Well, there are external and external changes to consider. Much of above are good suggestions, I'd add ball bearing type footers, they always add air and spaciousness, however, may change timbre to some extent. But then timbre changes are concern with every isolation device, and I've tried every one of common designs, hanging your equipment from ceiling best, but of course that's silly suggestion in this instance.
In the end you could try every external change possible and may find same issues remain, and this is quite possible. Resistors, capacitors, diodes, voltage regulators, internal wiring, IEC receptacles, fuses, binding posts, I may be missing something. I've done everyone of these mods at one time or another, biggest bang for buck in general terms are capacitors, I'll put the rest in similar category, although some may have more effect than others in certain situations.
You're trying to gain more spaciousness, air. I've been in same position at another point in time. I'd start with coupling caps, may want to try something with silver, or combo silver/copper, Mundorf or Duelund here. This will most likely add exactly what you need on top. Resistors may be next move you'd make, depending on what QS is presently using, he may be using carbon comps, nice warm resistors, may be part of dark issue.
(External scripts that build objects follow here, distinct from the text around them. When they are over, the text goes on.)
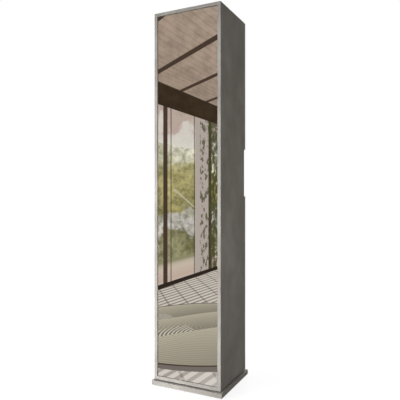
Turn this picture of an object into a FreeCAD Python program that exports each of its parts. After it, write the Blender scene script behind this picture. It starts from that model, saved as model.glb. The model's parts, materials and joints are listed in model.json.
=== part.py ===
import FreeCAD, Part
import math
import os
import re
import Sketcher
from FreeCAD import Vector

# Revolving wardrobe cabinet: a tall mirror-fronted board cabinet that turns on a low ball bearing
# over a square base board, with a hinged door at the back.
# Millimetres, +Z up. The origin is on the floor, on the turning axis, under the middle of the base.
# The mirror faces -Y, the door is on the +Y side, and its hinges are at its -X edge.

# ---------------------------------------------------------------------------------------------
# Driving dimensions: name, size, meaning
# ---------------------------------------------------------------------------------------------
SIZES = {
    "total_height": (1880.0, "floor to the top of the top board"),
    "cabinet_width": (365.0, "outside of one side board to the outside of the other"),
    "cabinet_depth": (329.0, "front edges of the boards to the outside of the door"),
    "board": (16.0, "thickness of the cabinet boards"),
    "edge_band": (1.0, "edge bands glued to the boards' visible edges"),
    "base_width": (386.0, "base board, left to right"),
    "base_depth": (350.0, "base board, front to back"),
    "base_thickness": (22.0, "base board"),
    "glide_height": (3.0, "floor glides"),
    "glide_radius": (12.5, "floor glides"),
    "glide_inset": (32.0, "glide centre to the edges of the base"),
    "turntable_gap": (6.0, "base board to cabinet, filled by the ball bearing"),
    "mirror_recess": (4.0, "front edges of the boards to the mirror"),
    "mirror_thickness": (4.0, "mirror glass"),
    "mirror_margin": (1.0, "gap round the mirror"),
    "mirror_arris": (1.0, "ground edge round the front of the mirror"),
    "tape_thickness": (1.5, "foam tape behind the mirror"),
    "tape_width": (25.0, "foam tape"),
    "tape_inset": (20.0, "foam tape to the edges of the mirror"),
    "door_gap": (2.0, "rear edges of the cabinet to the door"),
    "door_reveal": (1.0, "door to the top and the bottom of the cabinet"),
    "grip_length": (250.0, "finger notch in the door, along the edge"),
    "grip_depth": (40.0, "finger notch, inwards from the edge"),
    "grip_height": (1080.0, "floor to the middle of the finger notch"),
    "grip_corner": (10.0, "inner corner radius of the finger notch"),
    "bumper_radius": (4.0, "door bumpers"),
    "bumper_play": (0.3, "bumper to the closed door"),
    # shelves
    "lower_shelf_height": (448.0, "inside bottom to the top of the fixed shoe shelf"),
    "hat_shelf_height": (1524.0, "inside bottom to the top of the hat shelf"),
    "loose_shelf_height": (224.0, "inside bottom to the top of the adjustable shelf"),
    "shelf_setback": (3.0, "rear edges of the shelves behind the cabinet's rear edges"),
    "shelf_play": (1.0, "adjustable shelf to what is round it"),
    "pin_radius": (2.5, "shelf pins"),
    "pin_length": (16.0, "shelf pins"),
    "pin_seat": (9.0, "depth of the shelf pin holes"),
    "pin_pitch": (32.0, "distance between shelf pin holes"),
    "pin_hole_count": (5.0, "shelf pin holes in each row"),
    "row_inset": (37.0, "front and rear rows of holes, from the panel edges"),
    # board joints
    "dowel_radius": (4.0, "wooden dowels"),
    "dowel_length": (30.0, "wooden dowels"),
    "dowel_in_side": (10.0, "length of the dowel in the side board"),
    "dowel_inset": (30.0, "dowel to the end of the joint"),
    "cam_radius": (7.5, "cam discs"),
    "cam_depth": (12.0, "cam discs"),
    "cam_setting": (34.0, "centre of the cam disc to the face of the side board"),
    "bolt_radius": (3.0, "shank of the cam bolts"),
    "bolt_seat": (11.0, "length of the cam bolt in the side board"),
    "fit": (0.05, "clearance round dowels, pins and screws"),
    # turntable bearing
    "ball_circle": (110.0, "radius of the circle through the balls"),
    "ball_radius": (2.0, "bearing balls"),
    "ball_count": (18.0, "bearing balls"),
    "ball_play": (0.15, "ball to the groove"),
    "ring_play": (1.0, "rings to the ball circle and to the board that turns past them"),
    "ring_width": (17.0, "radial width of a ring"),
    "cage_thickness": (1.2, "ball cage"),
    "cage_play": (0.4, "ball cage to the boards above and below"),
    "screw_count": (6.0, "screws in each ring"),
    "ring_screw_radius": (2.0, "shank of the ring screws"),
    "ring_screw_head": (4.0, "head of the inner ring's countersunk screws"),
    "ring_screw_length": (20.0, "inner ring's screws"),
    "cabinet_bolt_radius": (2.5, "shank of the bolts through the cabinet floor"),
    "cabinet_bolt_head": (4.8, "head radius of these bolts"),
    "cabinet_bolt_head_height": (2.6, "head height of these bolts"),
    # concealed hinges, in the plane across the pins: right from the outside of the hinge side board,
    # back from the rear edge of the side board
    "hinge_count": (4.0, "hinges"),
    "hinge_inset": (100.0, "first and last hinge to the ends of the door"),
    "cup_radius": (17.5, "hinge cup"),
    "cup_setting": (20.5, "centre of the cup to the edge of the door"),
    "cup_depth": (11.5, "hinge cup"),
    "cup_wall": (1.0, "hinge cup"),
    "flange_thickness": (1.2, "flange of the cup on the door"),
    "flange_half_length": (31.0, "flange, middle to end"),
    "flange_play": (3.0, "flange to the inner face of the side board"),
    "flange_overhang": (3.5, "flange past the cup, on the open side"),
    "flange_corner": (6.0, "corner radius of the flange"),
    "cup_screw_offset": (24.0, "cup screws above and below the middle"),
    "arm_pivot_right": (31.54, "pin of the outer link in the arm"),
    "arm_pivot_back": (-19.95, "pin of the outer link in the arm"),
    "nose_pivot_right": (28.86, "pin of the inner link in the arm"),
    "nose_pivot_back": (7.86, "pin of the inner link in the arm"),
    "outer_cup_right": (7.84, "pin of the outer link in the cup"),
    "outer_cup_back": (3.91, "pin of the outer link in the cup"),
    "inner_cup_right": (11.53, "pin of the inner link in the cup"),
    "inner_cup_back": (8.21, "pin of the inner link in the cup"),
    "outer_elbow_right": (25.14, "bend of the outer link"),
    "outer_elbow_back": (8.51, "bend of the outer link"),
    "inner_elbow_right": (27.19, "bend of the inner link"),
    "inner_elbow_back": (8.1, "bend of the inner link"),
    "link_pin_radius": (0.9, "hinge pins"),
    "link_pin_play": (0.08, "link to its pins"),
    "open_eye_play": (1.6, "inner link to its pin in the cup"),
    "outer_link_half": (1.4, "half the width of the outer link"),
    "inner_link_half": (1.3, "half the width of the inner link"),
    "eye_radius": (1.8, "rounded ends of the links"),
    "open_eye_radius": (3.1, "rounded end of the inner link in the cup"),
    "nose_half": (2.0, "half the width of the arm's nose"),
    "inner_link_half_height": (2.6, "inner link, middle to edge, along the pins"),
    "nose_plate": (1.5, "thickness of the arm's nose plates"),
    "link_plate": (1.5, "thickness of the outer link's plates"),
    "plate_play": (0.3, "gap between the plates on a pin"),
    "wing_thickness": (2.0, "wings of the mounting plate"),
    "wing_half_height": (24.0, "wings of the mounting plate, middle to end"),
    "wing_corner": (5.0, "corner radius of the wings"),
    "wing_screw_offset": (16.0, "plate screws above and below the middle"),
    "rail_height": (8.5, "mounting plate, from the side board"),
    "rail_half": (7.0, "half the width of the plate's rail"),
    "plate_back": (-24.0, "rear end of the mounting plate and arm"),
    "plate_length": (42.0, "mounting plate and arm, front to back"),
    "wing_width": (18.0, "wings of the mounting plate, front to back"),
    "arm_height": (11.0, "arm, from the plate's rail"),
    "arm_half": (8.0, "half the width of the arm"),
    "arm_corner": (2.5, "corner radius of the arm"),
    "arm_screw_inset": (9.0, "fixing and adjusting screws, from the ends of the arm"),
    "arm_screw_radius": (2.0, "shank of the arm screws"),
    "arm_screw_head": (4.0, "head radius of the arm screws"),
    "arm_screw_head_height": (1.6, "head height of the arm screws"),
    "arm_screw_length": (15.0, "shank length of the arm screws"),
    "plate_screw_radius": (1.8, "shank of the plate and cup screws"),
    "plate_screw_head": (3.4, "head radius of these screws"),
    "plate_screw_head_height": (1.8, "head height of these screws"),
    "plate_screw_length": (12.0, "shank length of these screws"),
    # coat hooks
    "hook_height": (1450.0, "inside bottom to the middle of the hook plates"),
    "hook_spacing": (150.0, "distance between the two hooks"),
    "hook_plate_width": (22.0, "hook plate"),
    "hook_plate_height": (70.0, "hook plate"),
    "hook_plate_thickness": (3.0, "hook plate"),
    "hook_plate_corner": (6.0, "corner radius of the hook plate"),
    "hook_rod": (4.0, "radius of the hook rods"),
    "hook_reach": (22.0, "straight part of the rods"),
    "hook_bend": (12.0, "bend radius of the rods"),
    "hook_knob": (5.0, "radius of the knobs on the rods"),
    "upper_rod_offset": (9.0, "upper rod above the middle of the plate"),
    "upper_rod_rise": (20.0, "upturned end of the upper rod"),
    "lower_rod_offset": (18.0, "lower rod below the middle of the plate"),
    "lower_rod_rise": (2.5, "upturned end of the lower rod"),
    "hook_screw_offset": (28.0, "hook screws above and below the middle of the plate"),
    "hook_screw_radius": (2.0, "shank of the hook screws"),
    "hook_screw_head": (3.8, "head radius of the hook screws"),
    "hook_screw_head_height": (2.0, "head height of the hook screws"),
    "hook_screw_length": (15.0, "shank length of the hook screws"),
}

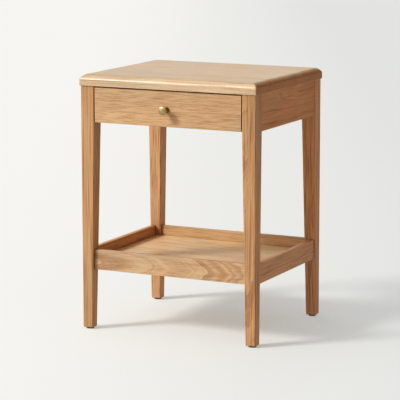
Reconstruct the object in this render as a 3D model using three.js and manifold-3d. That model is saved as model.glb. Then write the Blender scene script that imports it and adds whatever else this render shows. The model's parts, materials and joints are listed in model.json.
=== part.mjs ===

Everything else would be of secondary importance.
I pretty much guarantee contact with OEM will not go well, they'll be offended you want to change what they consider optimal implementation of their design, you're trying to alter their child. I know this from experience, and this even if they later adopt your modification!

Also, do only one change at a time, do the caps, nothing else, listen for at least 200 hours, only make further changes based on what you're hearing at this point. You may not have to make any further changes.
Always remember that every single one of these changes may alter sound quality in ways you may not like. Change may also help in one area, not in another, so many parameters of sound to think about! For instance, you may get more air, spaciousness with certain capacitor, but it may alter overall timbre in ways you may not like. Changing out parts is like food recipe, a little of this or that may make all the difference, you need to be prepared to alter things as you go along.
All my warnings are just things to be aware of, parts changes can take a certain piece of equipment from temporary to permanent solution.
Do grannyring's suggestions, these may be end game pieces for you then. While I've not yet tried the ODAM, I will drop them in my phono pre in a bit. Reportedly right up there in sound quality with best, and their relatively smaller size vs. film caps makes them better, easier fit. Other parts he mentioned I've heard or modded with, all good. I'm using the Airlock for all my diy power cords, better than Duelund here.

I'm using combo of silver litz and Duelund copper internal wire, Duelund silver bypass cap on power supply in my custom 300b monoblocks. Flavor wise, wonderful timbre, extension on top, controlled bass. I know the silver internal wire and Duelund silver bypass has much to do with attainment of this sound quality. I'd presume the ODAM with Airlock silver would be avenue for you.


I'm not sure all techs will take on custom work, many frown on customer spec'd parts substitution. Don't want the liability if you're not happy with sound and/or don't trust you're substitutions are correct for circuit.
Just came across post from Aric of Aric Audio. States he prefers the Miflex to ODAM in his amps and pre's. Just goes to show you're going to find all sorts of preferences in caps and most other boutique parts.

I like the Miflex, Audyn True Copper Max, VH Audio cutf, Mundorf Evo, Jupiter copper film, Duelund copper, these all among the best, again, sure odam right up there. Personally, I wouldn't sweat it, get any of these, your amp and pre will be so much better.
Don't know if you're aware, but Humble homemade has reviews on most top line caps, will give you some idea of sound qualities.
I don't think you can go wrong with any of the top rated copper films, the Mundorf Evo might work if you didn't go with silver internal wiring. I'm just thinking you're looking for spaciousness, more extension on top, reason for silver. You also may not need any silver, that's up to you.

Good for you!  Only personal experience will allow you to determine whether benefit worth the cost. I expect you'll find the benefit well worth the cost using any of the top flight caps. And aren't all moves in audio taking a chance, purchasing new equipment is as much, perhaps a greater risk. Too many allow fear of failure to interfere with progress.